* _What needs to be done_: Write out all of the data exactly as it appears.

* _Data excerpt_:

╔══

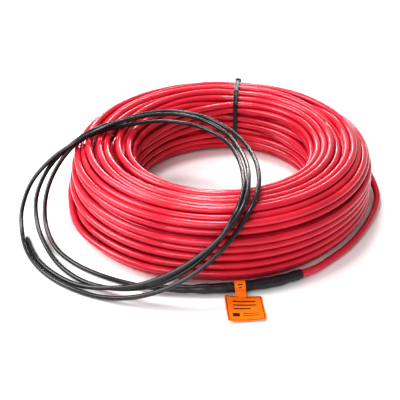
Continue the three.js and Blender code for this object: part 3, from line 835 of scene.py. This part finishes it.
strap_places, strap_faces = tie_strap()
cable_tie_strap = new_piece(
    "cable_tie_strap", strap_places, strap_faces, TIE_NYLON, TIE_SHARP_ANGLE)
shoulder = np.array((OUTER_RADIUS - OUTER_TOP_ROUND, COIL_HEIGHT - OUTER_TOP_ROUND))
head_turn = math.radians(TIE_HEAD_ANGLE)
head_way = np.array((math.cos(head_turn), math.sin(head_turn)))
head_middle = shoulder + head_way * (OUTER_TOP_ROUND + CLEARANCE + TIE_HEAD[0] / 2)
head_places, head_faces = tie_block(head_middle, head_way, TIE_HEAD, TIE_HEAD_ROUNDING)
cable_tie_head = new_piece(
    "cable_tie_head", head_places, head_faces, TIE_NYLON, TIE_SHARP_ANGLE)
stub_way = np.array((-head_way[1], head_way[0]))
stub_middle = head_middle + stub_way * TIE_STUB_PAST_HEAD + head_way * TIE_STUB_RISE
stub_places, stub_faces = tie_block(stub_middle, head_way, TIE_STUB, TIE_STUB_ROUNDING)
cable_tie_stub = new_piece(
    "cable_tie_stub", stub_places, stub_faces, TIE_NYLON, TIE_SHARP_ANGLE)
for piece in (cable_tie_strap, cable_tie_head, cable_tie_stub):
    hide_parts("cable_tie")

# Floor and light
# A plain white matt floor in a white room. A large soft light stands high at the left and another
# in front, a small one hangs over the coil, and a narrow strip behind draws the bright lines.
FLOOR_HALF = 6
FLOOR_WHITE = 0.95
FLOOR_ROUGHNESS = 0.9
FLOOR_SHEEN = 0.1
ROOM_LIGHT = 0.4
LIGHTS_MEET_AT = (0, 0, 0.03)
# Each light is a name, a place, a width, a height and a power in watts.
LIGHTS = (
    ("key_light", (-1.15, 0.0, 0.95), 0.9, 0.9, 13.0),
    ("top_light", (-0.1, 0.3, 1.1), 0.25, 0.25, 4.5),
    ("back_strip", (-0.15, 1.45, 0.62), 1.3, 0.08, 6.5),
    ("front_light", (-0.5, -1.25, 0.8), 0.9, 0.9, 7.5),
)

floor_mesh = bpy.data.meshes.new("studio_floor")
floor_corners = [
    (x * FLOOR_HALF, y * FLOOR_HALF, 0) for x, y in ((-1, -1), (1, -1), (1, 1), (-1, 1))]
floor_mesh.from_pydata(floor_corners, [], [(0, 1, 2, 3)])
floor_paint = bpy.data.materials.new("studio_floor")
floor_paint.use_nodes = True
paint = floor_paint.node_tree.nodes["Principled BSDF"].inputs
paint["Base Color"].default_value = (FLOOR_WHITE, FLOOR_WHITE, FLOOR_WHITE, 1)
paint["Roughness"].default_value = FLOOR_ROUGHNESS
paint["Specular IOR Level"].default_value = FLOOR_SHEEN
floor_mesh.materials.append(floor_paint)
studio_floor = bpy.data.objects.new("studio_floor", floor_mesh)
bpy.context.scene.collection.objects.link(studio_floor)

for name, place, width, height, power in LIGHTS:
    data = bpy.data.lights.new(name, "AREA")
    data.shape, data.size, data.size_y, data.energy = "RECTANGLE", width, height, power
    lamp = bpy.data.objects.new(name, data)
    lamp.location = place
    way = -np.array(place) + LIGHTS_MEET_AT
    way /= np.linalg.norm(way)
    lamp.rotation_euler = (math.acos(-way[2]), 0.0, math.atan2(-way[0], way[1]))
    bpy.context.scene.collection.objects.link(lamp)

world = bpy.data.worlds.new("studio")
world.use_nodes = True
world.node_tree.nodes["Background"].inputs["Color"].default_value = (1, 1, 1, 1)
world.node_tree.nodes["Background"].inputs["Strength"].default_value = ROOM_LIGHT
bpy.context.scene.world = world
bpy.context.scene.view_settings.view_transform = "Standard"
bpy.context.scene.view_settings.look = "High Contrast"
bpy.context.scene.view_settings.exposure = 0.0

╚══

* _Output for this exercise_:
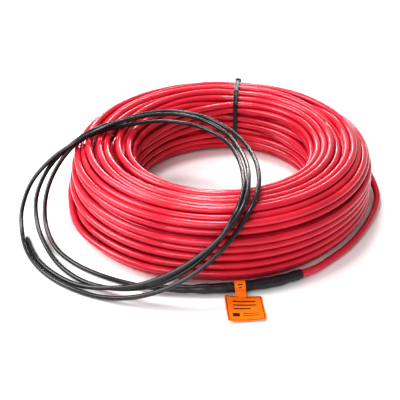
Continue the three.js and Blender code for this object: part 3, from line 835 of scene.py. This part finishes it.
strap_places, strap_faces = tie_strap()
cable_tie_strap = new_piece(
    "cable_tie_strap", strap_places, strap_faces, TIE_NYLON, TIE_SHARP_ANGLE)
shoulder = np.array((OUTER_RADIUS - OUTER_TOP_ROUND, COIL_HEIGHT - OUTER_TOP_ROUND))
head_turn = math.radians(TIE_HEAD_ANGLE)
head_way = np.array((math.cos(head_turn), math.sin(head_turn)))
head_middle = shoulder + head_way * (OUTER_TOP_ROUND + CLEARANCE + TIE_HEAD[0] / 2)
head_places, head_faces = tie_block(head_middle, head_way, TIE_HEAD, TIE_HEAD_ROUNDING)
cable_tie_head = new_piece(
    "cable_tie_head", head_places, head_faces, TIE_NYLON, TIE_SHARP_ANGLE)
stub_way = np.array((-head_way[1], head_way[0]))
stub_middle = head_middle + stub_way * TIE_STUB_PAST_HEAD + head_way * TIE_STUB_RISE
stub_places, stub_faces = tie_block(stub_middle, head_way, TIE_STUB, TIE_STUB_ROUNDING)
cable_tie_stub = new_piece(
    "cable_tie_stub", stub_places, stub_faces, TIE_NYLON, TIE_SHARP_ANGLE)
for piece in (cable_tie_strap, cable_tie_head, cable_tie_stub):
    hide_parts("cable_tie")

# Floor and light
# A plain white matt floor in a white room. A large soft light stands high at the left and another
# in front, a small one hangs over the coil, and a narrow strip behind draws the bright lines.
FLOOR_HALF = 6
FLOOR_WHITE = 0.95
FLOOR_ROUGHNESS = 0.9
FLOOR_SHEEN = 0.1
ROOM_LIGHT = 0.4
LIGHTS_MEET_AT = (0, 0, 0.03)
# Each light is a name, a place, a width, a height and a power in watts.
LIGHTS = (
    ("key_light", (-1.15, 0.0, 0.95), 0.9, 0.9, 13.0),
    ("top_light", (-0.1, 0.3, 1.1), 0.25, 0.25, 4.5),
    ("back_strip", (-0.15, 1.45, 0.62), 1.3, 0.08, 6.5),
    ("front_light", (-0.5, -1.25, 0.8), 0.9, 0.9, 7.5),
)

floor_mesh = bpy.data.meshes.new("studio_floor")
floor_corners = [
    (x * FLOOR_HALF, y * FLOOR_HALF, 0) for x, y in ((-1, -1), (1, -1), (1, 1), (-1, 1))]
floor_mesh.from_pydata(floor_corners, [], [(0, 1, 2, 3)])
floor_paint = bpy.data.materials.new("studio_floor")
floor_paint.use_nodes = True
paint = floor_paint.node_tree.nodes["Principled BSDF"].inputs
paint["Base Color"].default_value = (FLOOR_WHITE, FLOOR_WHITE, FLOOR_WHITE, 1)
paint["Roughness"].default_value = FLOOR_ROUGHNESS
paint["Specular IOR Level"].default_value = FLOOR_SHEEN
floor_mesh.materials.append(floor_paint)
studio_floor = bpy.data.objects.new("studio_floor", floor_mesh)
bpy.context.scene.collection.objects.link(studio_floor)

for name, place, width, height, power in LIGHTS:
    data = bpy.data.lights.new(name, "AREA")
    data.shape, data.size, data.size_y, data.energy = "RECTANGLE", width, height, power
    lamp = bpy.data.objects.new(name, data)
    lamp.location = place
    way = -np.array(place) + LIGHTS_MEET_AT
    way /= np.linalg.norm(way)
    lamp.rotation_euler = (math.acos(-way[2]), 0.0, math.atan2(-way[0], way[1]))
    bpy.context.scene.collection.objects.link(lamp)

world = bpy.data.worlds.new("studio")
world.use_nodes = True
world.node_tree.nodes["Background"].inputs["Color"].default_value = (1, 1, 1, 1)
world.node_tree.nodes["Background"].inputs["Strength"].default_value = ROOM_LIGHT
bpy.context.scene.world = world
bpy.context.scene.view_settings.view_transform = "Standard"
bpy.context.scene.view_settings.look = "High Contrast"
bpy.context.scene.view_settings.exposure = 0.0